One big question North Bay Battalion fans had at the beginning of the 2018-19 season was; Will Justin Brazeau get signed by an NHL club? After a few weeks into the campaign, it wasn’t a question of if, but when.
That question was dragged out right to the off-season when finally on April 4th, Brazeau inked a two year deal with the Toronto Marlies of the AHL, the affiliate club of his favourite team, the Toronto Maple Leafs.
“No way would I have believed it,” says Brazeau over the phone when asked if he could tell his younger self that he would one day be in the organization he grew up cheering for.
“I’m so thankful to be a part of this team and I really want to work hard to hopefully one day wear that Leafs jersey.”
He is a step closer to that goal right now than he was at this time a year ago. Brazeau is coming off his first development camp as a signed player.
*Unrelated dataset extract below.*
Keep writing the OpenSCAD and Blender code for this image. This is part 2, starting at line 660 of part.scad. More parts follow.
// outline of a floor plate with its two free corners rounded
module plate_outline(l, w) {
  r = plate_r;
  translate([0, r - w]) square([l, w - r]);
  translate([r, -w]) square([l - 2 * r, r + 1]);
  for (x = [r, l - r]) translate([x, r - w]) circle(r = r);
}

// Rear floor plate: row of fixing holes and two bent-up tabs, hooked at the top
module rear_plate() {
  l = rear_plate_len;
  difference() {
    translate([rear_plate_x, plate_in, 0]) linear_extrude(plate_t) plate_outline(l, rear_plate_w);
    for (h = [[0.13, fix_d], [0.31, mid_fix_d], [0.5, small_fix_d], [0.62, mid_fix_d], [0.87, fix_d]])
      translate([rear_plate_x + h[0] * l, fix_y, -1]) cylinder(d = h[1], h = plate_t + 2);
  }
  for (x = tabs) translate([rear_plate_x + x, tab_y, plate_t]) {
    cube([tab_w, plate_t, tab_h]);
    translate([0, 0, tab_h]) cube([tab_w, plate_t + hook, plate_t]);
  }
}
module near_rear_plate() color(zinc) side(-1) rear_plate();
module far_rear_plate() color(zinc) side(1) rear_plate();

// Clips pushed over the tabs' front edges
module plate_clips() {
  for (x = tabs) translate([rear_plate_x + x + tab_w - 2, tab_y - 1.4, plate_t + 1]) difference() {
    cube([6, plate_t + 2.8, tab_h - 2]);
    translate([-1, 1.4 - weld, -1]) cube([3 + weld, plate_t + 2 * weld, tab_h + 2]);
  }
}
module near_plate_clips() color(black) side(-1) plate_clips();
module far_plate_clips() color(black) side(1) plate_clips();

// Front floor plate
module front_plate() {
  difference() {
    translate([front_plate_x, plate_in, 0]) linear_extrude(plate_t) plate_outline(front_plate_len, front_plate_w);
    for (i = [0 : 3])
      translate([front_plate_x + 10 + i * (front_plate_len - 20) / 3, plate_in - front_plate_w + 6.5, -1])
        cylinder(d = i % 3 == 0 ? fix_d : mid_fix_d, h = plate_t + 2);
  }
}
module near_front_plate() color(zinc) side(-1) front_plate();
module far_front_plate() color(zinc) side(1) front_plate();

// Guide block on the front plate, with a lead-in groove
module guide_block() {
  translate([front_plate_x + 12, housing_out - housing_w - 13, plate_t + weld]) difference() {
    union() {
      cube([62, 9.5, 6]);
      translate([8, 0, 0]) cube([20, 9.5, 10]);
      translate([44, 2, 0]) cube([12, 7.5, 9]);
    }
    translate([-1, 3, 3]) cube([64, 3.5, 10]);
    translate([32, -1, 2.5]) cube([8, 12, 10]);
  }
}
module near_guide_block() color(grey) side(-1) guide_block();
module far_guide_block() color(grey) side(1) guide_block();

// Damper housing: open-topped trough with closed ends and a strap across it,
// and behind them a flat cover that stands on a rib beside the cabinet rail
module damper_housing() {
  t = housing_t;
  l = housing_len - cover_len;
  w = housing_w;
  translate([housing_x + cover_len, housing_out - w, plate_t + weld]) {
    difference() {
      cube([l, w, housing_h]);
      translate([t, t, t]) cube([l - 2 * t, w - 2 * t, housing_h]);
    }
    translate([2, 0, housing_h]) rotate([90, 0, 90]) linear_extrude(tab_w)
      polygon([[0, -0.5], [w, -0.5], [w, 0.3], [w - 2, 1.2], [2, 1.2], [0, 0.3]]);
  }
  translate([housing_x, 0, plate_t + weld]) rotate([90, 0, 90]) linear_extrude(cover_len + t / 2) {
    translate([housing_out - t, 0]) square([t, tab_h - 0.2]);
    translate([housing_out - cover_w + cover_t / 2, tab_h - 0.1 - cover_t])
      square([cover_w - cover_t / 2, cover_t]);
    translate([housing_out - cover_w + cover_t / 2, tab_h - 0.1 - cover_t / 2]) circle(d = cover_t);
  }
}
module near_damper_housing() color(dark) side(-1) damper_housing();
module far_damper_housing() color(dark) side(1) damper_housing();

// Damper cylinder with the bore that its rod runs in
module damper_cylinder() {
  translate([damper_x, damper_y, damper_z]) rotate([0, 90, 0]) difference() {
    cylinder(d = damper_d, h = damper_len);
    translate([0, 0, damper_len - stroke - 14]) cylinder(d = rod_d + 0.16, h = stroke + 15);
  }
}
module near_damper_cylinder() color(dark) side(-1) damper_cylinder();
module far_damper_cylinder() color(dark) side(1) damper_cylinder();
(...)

He’s been here before; last year as an invitee with the San Jose Sharks, but Brazeau says this camp does feel different, knowing there is a job waiting for him. Still, he’s not resting on that knowledge, knowing the work is never done in pursuit of that next step in his career, “my skating has always been that thing that I have to improve on, but I feel like I did that a lot in my last season (with the Battalion) so now it’s about putting that extra work in and getting up to speed at a higher level.”
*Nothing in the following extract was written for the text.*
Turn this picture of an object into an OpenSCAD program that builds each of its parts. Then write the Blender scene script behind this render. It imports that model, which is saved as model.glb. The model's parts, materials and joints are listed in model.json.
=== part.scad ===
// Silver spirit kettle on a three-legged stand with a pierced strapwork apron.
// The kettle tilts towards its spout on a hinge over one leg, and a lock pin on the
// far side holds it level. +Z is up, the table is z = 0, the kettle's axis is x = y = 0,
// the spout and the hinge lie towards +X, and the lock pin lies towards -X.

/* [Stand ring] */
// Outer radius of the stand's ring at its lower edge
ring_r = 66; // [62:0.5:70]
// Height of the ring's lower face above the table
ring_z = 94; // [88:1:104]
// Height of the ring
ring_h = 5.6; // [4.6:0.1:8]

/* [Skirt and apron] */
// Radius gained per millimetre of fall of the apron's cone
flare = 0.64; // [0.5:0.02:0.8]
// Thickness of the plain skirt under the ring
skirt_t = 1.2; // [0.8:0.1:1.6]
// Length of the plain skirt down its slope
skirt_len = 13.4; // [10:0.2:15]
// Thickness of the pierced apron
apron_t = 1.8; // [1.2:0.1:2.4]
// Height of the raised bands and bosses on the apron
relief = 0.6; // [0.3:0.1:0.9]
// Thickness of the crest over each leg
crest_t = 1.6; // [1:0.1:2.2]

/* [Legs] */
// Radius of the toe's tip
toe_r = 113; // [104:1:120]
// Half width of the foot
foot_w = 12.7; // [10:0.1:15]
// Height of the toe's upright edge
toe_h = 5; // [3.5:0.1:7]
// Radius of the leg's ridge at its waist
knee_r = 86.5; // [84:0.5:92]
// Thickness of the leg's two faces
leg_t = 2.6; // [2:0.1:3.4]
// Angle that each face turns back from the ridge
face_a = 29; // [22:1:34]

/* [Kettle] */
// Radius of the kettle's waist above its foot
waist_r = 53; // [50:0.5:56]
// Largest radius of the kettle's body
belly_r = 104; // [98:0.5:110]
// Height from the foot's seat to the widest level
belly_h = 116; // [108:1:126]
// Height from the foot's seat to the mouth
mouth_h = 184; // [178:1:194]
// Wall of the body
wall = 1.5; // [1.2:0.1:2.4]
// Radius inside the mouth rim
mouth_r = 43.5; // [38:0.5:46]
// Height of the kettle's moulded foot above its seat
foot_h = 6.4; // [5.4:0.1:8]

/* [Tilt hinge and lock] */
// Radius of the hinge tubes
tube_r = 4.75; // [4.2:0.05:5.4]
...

Brazeau is already working with the Leafs skating coach Barb Underhill, and he says that is going to be one of the most important things he does this summer as he’s never had a power-skating coach.
“I will get on the ice with her as much as I can. I know the weak point in my game has been my skating, I’ve heard it my whole career," said the big forward.
"So the stuff with Barb will be really big for me going forward.”
It’s remarkable to see a 21-year old acknowledge the flaw in his game and want to work on it. Battalion assistant coach Adam Dennis says, that’s not new when it comes to Brazeau’s work ethic.
“He was never out there, just to be out there,” said Dennis.
“There was always something that he wanted to work on, whether it was a set up on the power play, or a shot he wanted to try, or a move on the breakaway. Everything was purposeful with Justin, and it just goes to show you, something we preach a lot, is you never want to waste a minute because it goes by quick and Justin never wasted a minute.”
And his time in Toronto has not been wasted. He’s living downtown and was able to take in the scenes of what it could be like if the Maple Leafs ever win a championship. He was right in the middle of the celebrations when the Toronto Raptors were on their way to their first NBA championship. He says “it was pretty amazing, you go out on your balcony and just hear the roar of the crowd from the streets and the ‘Go Raptors Go’ chants breaking out everywhere, and it was fun to watch.”
Although he loves basketball, and saw the impact the Raptors had on the city, he believes, “a Toronto Maple Leafs Stanley Cup celebration would be even bigger, this city is still a hockey first city.”
Everything seems faster paced at this level, and it’s only July. But in this portion of a player’s career, there is a lot of information to take in and try to retain over the next few weeks in the summer. Brazeau says they go through just as much off-ice training as the on-ice workouts, although not all of it has to do with the game. He says they have sessions on everything from how to eat properly, as well as how to conduct yourself as a professional athlete, “we had three or four seminars on social media habits and what to do and say in front of the media,” said Brazeau.
With Toronto being one of, if not THE biggest hockey media market, Brazeau says there’s always someone who wants a word with the players, “after every on-ice session, there is a reporter who wants to chat with you. Someone who wants to hear what you have to say, it is pretty eye-opening.”
Brazeau’s story in itself is eye opening. A 13th round draft pick from New Liskeard, Ontario that was never selected in the NHL entry draft. Passed over three times and yet, through hard work and sheer determination, has found himself in the conversation of being a part of a roster for an NHL team.
Dennis says they can use Brazeau’s story as a teaching tool.
“I think it’s something that as coaches, it’s something we use all the time to show kids that everyone’s path is different,” said Dennis.
“This generation, more than any other, they want to get to their final destination right away, and sometimes it’s not always a straight shot. But if you believe in it, and you work at it, if you prioritize what’s important, Brazeau is a great example of what you can accomplish.”
He adds, “I don’t think he’s done by any means.”
This will be the toughest season yet in Brazeau’s career. It’s the first of a two-year deal and it has to not only be a learning season but a productive one as well. But if we’re being honest, he’s a kid who has heard that basically since he was drafted by the Battalion and not only did he meet the expectations, he has surpassed them in every way to this point.